→ GOAL: Spot each line that carries the word "Blender"; copy those lines.

→ INFORMATION GIVEN:
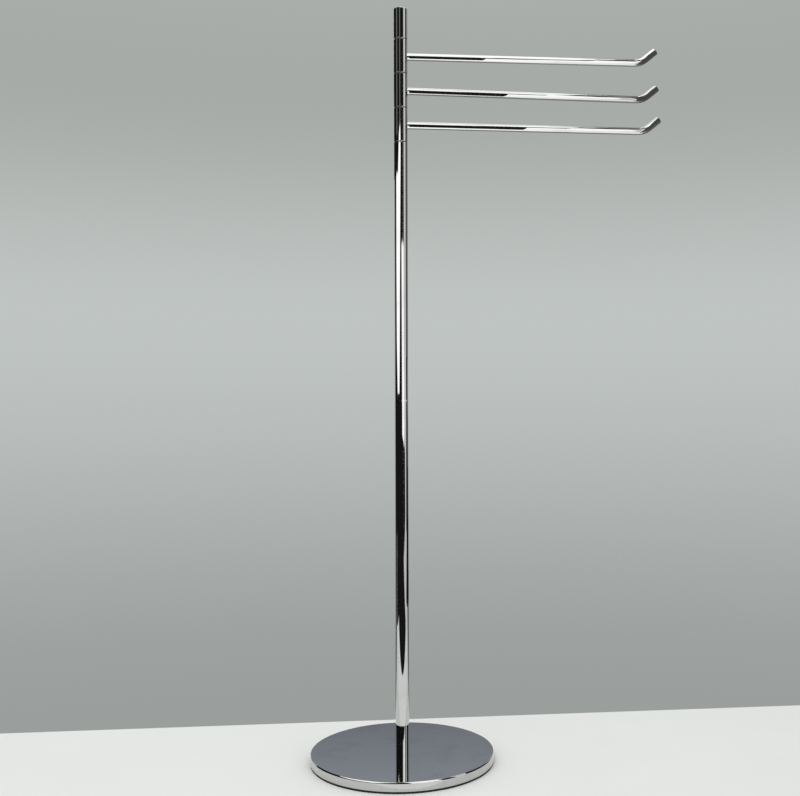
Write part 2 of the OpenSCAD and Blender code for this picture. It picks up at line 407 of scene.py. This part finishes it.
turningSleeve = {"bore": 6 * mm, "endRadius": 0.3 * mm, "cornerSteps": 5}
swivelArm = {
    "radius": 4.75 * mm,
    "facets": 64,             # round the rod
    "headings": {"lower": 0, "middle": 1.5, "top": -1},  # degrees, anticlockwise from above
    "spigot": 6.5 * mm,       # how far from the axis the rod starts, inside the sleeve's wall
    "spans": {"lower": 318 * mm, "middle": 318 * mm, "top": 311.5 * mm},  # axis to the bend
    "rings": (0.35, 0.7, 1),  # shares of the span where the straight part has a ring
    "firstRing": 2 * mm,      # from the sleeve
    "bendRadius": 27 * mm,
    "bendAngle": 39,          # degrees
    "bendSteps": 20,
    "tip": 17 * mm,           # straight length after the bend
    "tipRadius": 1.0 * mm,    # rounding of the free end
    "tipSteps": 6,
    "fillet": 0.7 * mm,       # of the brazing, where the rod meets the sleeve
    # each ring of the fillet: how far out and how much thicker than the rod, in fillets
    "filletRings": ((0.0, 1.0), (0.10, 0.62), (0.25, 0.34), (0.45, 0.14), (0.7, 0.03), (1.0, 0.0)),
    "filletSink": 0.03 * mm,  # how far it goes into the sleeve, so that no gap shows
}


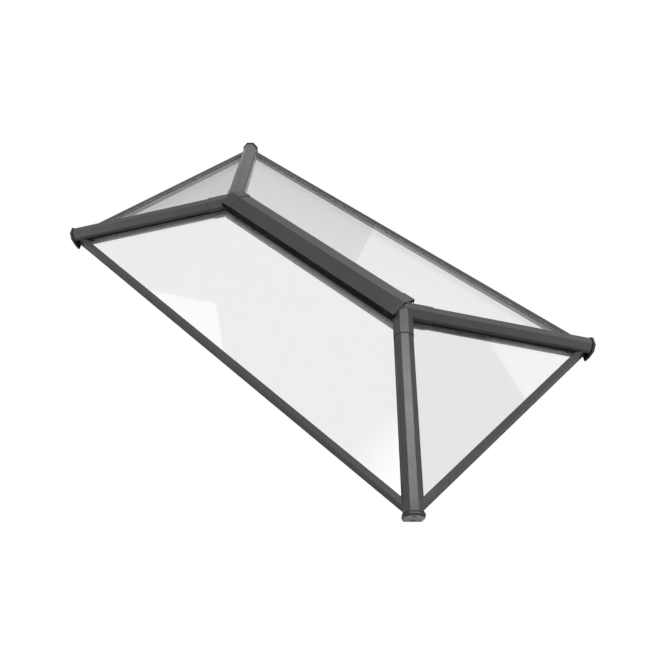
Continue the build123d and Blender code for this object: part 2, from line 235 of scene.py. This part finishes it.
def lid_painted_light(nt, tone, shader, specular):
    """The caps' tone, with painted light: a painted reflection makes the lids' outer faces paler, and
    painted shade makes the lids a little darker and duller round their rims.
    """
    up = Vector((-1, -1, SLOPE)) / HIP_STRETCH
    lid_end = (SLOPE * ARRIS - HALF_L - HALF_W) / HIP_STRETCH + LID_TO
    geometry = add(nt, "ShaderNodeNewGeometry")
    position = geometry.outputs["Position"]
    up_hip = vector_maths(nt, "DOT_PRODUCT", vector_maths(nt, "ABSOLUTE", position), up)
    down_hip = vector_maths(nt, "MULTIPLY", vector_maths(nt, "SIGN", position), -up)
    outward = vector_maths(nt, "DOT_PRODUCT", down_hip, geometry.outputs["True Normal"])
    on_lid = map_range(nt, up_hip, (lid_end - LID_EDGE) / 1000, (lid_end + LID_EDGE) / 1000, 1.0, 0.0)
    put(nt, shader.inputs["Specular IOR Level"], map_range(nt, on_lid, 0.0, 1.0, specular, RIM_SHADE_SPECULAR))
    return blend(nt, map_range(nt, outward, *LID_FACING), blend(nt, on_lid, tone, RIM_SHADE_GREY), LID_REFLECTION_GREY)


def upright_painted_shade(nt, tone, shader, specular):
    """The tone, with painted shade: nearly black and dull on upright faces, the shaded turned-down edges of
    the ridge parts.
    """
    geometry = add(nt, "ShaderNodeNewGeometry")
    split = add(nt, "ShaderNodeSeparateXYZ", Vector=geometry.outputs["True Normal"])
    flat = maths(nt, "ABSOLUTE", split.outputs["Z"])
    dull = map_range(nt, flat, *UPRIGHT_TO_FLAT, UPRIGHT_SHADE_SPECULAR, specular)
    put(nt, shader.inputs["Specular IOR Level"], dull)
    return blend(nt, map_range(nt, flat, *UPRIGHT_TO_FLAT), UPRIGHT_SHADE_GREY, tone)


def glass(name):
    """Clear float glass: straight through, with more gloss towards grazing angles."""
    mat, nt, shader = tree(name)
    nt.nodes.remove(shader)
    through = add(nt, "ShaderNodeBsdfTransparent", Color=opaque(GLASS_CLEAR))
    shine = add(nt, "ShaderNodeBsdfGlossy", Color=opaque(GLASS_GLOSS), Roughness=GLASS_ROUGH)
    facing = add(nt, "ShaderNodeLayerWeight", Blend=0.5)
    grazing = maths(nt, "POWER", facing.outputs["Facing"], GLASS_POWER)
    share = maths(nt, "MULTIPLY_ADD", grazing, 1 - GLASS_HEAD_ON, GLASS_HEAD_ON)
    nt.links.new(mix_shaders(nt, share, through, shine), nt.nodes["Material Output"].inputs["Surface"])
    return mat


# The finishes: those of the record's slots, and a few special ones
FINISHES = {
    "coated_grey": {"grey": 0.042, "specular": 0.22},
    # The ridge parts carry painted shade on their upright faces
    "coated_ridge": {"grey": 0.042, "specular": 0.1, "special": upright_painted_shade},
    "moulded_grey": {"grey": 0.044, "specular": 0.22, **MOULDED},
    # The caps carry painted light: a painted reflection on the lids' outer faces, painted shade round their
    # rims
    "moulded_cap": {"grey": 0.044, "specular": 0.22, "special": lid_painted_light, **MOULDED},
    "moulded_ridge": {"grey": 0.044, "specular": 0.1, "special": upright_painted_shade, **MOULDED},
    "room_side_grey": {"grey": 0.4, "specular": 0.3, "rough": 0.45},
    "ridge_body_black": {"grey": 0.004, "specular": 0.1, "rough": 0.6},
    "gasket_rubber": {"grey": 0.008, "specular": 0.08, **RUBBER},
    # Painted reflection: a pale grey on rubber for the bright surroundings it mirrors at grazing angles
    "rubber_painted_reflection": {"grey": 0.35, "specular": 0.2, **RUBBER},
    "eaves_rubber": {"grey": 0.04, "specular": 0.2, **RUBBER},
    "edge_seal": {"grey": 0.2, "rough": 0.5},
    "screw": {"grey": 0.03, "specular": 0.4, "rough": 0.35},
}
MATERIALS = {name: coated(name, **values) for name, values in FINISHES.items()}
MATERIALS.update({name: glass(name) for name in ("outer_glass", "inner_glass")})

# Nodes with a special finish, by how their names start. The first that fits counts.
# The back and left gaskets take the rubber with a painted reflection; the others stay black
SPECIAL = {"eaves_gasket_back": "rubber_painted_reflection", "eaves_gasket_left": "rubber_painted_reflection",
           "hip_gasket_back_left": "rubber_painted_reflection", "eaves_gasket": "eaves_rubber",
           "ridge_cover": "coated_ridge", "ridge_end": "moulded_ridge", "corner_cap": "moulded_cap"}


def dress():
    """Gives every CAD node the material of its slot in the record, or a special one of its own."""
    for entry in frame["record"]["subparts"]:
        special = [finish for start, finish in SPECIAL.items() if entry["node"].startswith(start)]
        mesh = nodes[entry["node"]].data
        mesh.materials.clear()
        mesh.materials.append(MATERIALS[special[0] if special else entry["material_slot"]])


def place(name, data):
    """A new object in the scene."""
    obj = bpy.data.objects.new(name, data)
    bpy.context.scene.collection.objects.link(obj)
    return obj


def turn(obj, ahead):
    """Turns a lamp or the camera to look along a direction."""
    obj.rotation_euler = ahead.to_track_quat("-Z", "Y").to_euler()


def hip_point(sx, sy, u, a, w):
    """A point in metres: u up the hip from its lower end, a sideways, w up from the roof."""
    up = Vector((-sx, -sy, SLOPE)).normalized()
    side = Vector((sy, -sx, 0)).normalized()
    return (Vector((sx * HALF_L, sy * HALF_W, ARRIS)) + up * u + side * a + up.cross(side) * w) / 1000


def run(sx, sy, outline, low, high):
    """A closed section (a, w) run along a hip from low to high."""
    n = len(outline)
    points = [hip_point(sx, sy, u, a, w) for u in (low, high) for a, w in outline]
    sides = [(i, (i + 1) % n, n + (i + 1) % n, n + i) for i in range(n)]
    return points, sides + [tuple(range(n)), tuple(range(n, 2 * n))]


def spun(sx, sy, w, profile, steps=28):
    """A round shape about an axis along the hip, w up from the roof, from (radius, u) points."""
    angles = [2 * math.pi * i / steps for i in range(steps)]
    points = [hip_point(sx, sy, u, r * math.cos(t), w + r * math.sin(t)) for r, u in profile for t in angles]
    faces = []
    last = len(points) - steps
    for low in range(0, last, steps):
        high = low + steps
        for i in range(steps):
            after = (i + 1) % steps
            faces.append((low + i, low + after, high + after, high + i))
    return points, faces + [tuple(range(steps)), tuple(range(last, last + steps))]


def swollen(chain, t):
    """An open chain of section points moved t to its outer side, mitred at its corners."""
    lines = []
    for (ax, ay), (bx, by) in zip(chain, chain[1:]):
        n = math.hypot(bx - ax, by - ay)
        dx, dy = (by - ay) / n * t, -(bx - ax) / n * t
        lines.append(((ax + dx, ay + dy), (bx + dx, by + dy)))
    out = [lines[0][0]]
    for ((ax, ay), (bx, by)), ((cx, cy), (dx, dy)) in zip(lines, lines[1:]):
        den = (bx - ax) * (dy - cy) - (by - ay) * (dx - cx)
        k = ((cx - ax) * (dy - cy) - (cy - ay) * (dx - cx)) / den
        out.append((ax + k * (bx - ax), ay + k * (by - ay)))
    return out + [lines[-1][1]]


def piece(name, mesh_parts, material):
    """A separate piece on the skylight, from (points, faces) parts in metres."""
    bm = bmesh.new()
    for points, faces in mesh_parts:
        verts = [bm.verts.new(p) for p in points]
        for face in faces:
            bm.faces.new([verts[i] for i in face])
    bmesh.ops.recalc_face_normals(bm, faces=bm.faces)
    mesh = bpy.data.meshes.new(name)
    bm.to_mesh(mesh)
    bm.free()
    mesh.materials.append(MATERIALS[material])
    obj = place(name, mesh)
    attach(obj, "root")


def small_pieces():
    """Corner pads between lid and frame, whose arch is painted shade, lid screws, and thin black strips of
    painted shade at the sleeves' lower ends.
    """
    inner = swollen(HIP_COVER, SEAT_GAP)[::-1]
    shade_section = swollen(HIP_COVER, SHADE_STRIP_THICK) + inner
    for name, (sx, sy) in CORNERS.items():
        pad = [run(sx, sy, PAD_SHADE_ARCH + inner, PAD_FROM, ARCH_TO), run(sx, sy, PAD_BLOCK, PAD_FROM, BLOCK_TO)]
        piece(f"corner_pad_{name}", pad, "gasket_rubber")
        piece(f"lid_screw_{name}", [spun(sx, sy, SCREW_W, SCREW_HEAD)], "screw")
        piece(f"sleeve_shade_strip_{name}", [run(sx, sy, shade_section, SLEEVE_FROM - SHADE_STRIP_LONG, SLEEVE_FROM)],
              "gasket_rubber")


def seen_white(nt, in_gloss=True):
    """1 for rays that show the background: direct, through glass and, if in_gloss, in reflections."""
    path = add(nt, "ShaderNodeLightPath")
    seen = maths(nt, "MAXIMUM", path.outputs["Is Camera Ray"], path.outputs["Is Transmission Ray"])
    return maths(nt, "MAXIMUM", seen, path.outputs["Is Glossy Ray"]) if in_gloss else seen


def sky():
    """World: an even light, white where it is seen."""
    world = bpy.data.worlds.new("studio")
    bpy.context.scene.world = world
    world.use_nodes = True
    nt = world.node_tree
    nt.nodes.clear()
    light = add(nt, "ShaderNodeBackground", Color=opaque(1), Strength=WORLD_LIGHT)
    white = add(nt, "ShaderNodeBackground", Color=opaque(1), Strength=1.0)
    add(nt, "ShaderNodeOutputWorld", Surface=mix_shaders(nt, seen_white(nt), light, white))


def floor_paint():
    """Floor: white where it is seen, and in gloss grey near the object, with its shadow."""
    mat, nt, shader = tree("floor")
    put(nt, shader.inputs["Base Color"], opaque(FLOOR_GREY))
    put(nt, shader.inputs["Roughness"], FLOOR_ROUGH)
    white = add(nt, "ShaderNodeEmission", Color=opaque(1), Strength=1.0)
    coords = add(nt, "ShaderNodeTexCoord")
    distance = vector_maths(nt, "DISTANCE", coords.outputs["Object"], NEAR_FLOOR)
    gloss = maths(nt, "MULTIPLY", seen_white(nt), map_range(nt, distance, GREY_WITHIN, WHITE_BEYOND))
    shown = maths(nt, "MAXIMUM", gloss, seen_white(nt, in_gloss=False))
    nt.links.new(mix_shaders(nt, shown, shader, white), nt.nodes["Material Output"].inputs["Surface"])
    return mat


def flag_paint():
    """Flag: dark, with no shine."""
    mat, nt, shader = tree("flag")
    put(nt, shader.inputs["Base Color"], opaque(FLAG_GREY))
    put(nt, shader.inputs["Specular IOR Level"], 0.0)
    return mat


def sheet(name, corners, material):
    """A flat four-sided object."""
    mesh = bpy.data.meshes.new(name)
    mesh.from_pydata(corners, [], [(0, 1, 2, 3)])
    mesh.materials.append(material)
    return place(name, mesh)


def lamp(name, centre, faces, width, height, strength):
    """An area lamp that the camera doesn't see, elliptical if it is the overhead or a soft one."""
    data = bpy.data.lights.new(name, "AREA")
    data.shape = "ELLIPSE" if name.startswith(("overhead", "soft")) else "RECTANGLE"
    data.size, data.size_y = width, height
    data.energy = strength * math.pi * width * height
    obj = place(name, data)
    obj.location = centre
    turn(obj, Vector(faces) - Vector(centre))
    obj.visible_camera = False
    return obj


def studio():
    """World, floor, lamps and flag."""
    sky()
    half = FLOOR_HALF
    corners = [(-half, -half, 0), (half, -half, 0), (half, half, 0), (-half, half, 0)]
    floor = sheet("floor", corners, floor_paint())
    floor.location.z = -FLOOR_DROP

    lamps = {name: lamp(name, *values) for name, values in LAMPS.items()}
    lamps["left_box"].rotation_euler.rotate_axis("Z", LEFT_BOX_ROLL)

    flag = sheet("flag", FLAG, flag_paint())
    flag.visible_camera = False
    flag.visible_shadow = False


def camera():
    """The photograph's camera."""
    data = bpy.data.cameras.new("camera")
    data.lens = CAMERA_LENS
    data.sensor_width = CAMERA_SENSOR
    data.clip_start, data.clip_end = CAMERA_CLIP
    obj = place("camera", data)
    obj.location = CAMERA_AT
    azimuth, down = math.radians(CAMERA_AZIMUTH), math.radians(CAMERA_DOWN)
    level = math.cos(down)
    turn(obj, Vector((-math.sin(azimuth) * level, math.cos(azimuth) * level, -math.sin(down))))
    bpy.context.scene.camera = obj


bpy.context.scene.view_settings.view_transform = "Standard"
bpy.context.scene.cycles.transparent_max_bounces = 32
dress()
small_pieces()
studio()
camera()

→ REPLY:
Write part 2 of the OpenSCAD and Blender code for this picture. It picks up at line 407 of scene.py. This part finishes it.
Continue the build123d and Blender code for this object: part 2, from line 235 of scene.py. This part finishes it.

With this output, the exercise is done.